A career as an aerialist that might have been destined by dynasty, she said, but in fact it was propelled as much by her own desire.
“Accidents can happen anyplace,” she told The Sarasota Herald Tribune in 2014. “I have to make a living, and this is the only way I know or want to. I’ve done waitress work and hated every minute of it. Why should I go and do a job that I hate?”
Carla Wallenda was born on Feb. 13, 1936, in Florida. Her father, Karl Wallenda, founded his acrobatic troupe in Germany before moving to the United States in 1928. Her mother, Helen (Kreis) Wallenda, who was known as Mati, was also a high-wire acrobat.
As a toddler Carla appeared in a 1939 newsreel showing her being taught to walk the wire by her parents. She toured with her family in the Ringling Brothers and Barnum & Bailey Circus and began appearing in the family’s act with her brother Mario and sister Jenny in 1947.

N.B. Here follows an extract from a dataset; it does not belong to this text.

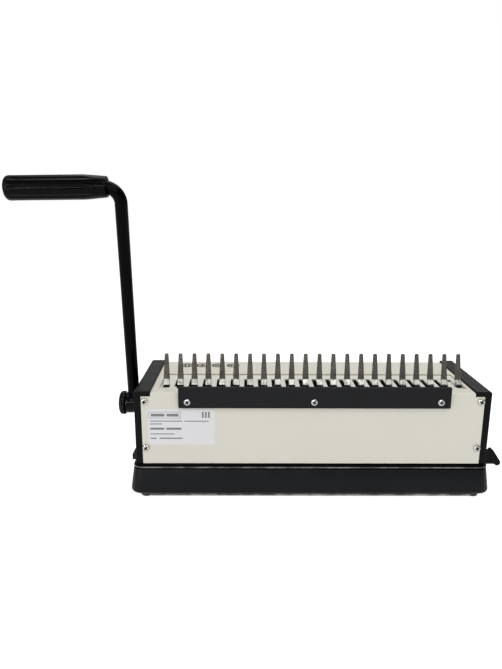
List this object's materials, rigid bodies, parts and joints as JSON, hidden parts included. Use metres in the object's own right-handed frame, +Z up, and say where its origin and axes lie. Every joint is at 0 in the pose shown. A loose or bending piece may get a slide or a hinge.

She joined the troupe’s high-wire act only after she demonstrated to her father that she could perform a headstand atop the family’s hallmark seven-person pyramid — without a net. The death-defying act featured four acrobats on a wire supporting two on the next tier, with the seventh sitting at the top on a chair.
Ms. Wallenda formed her own aerial ensemble in 1961, then rejoined the family troupe in 1965 after three of her relatives were killed performing and her brother Mario was paralyzed. Her aunt Rietta Grotefent fell to her death from a 100-foot-high sway pole in 1963 when she was 43. Ms. Wallenda’s husband Richard Guzman, who was known as Chico, died in 1972 in a 60-foot plunge after his pole struck a live electrical wire.
Karl Wallenda fell to his death in 1978 while walking 100 feet high between the towers of a hotel in San Juan, P. R.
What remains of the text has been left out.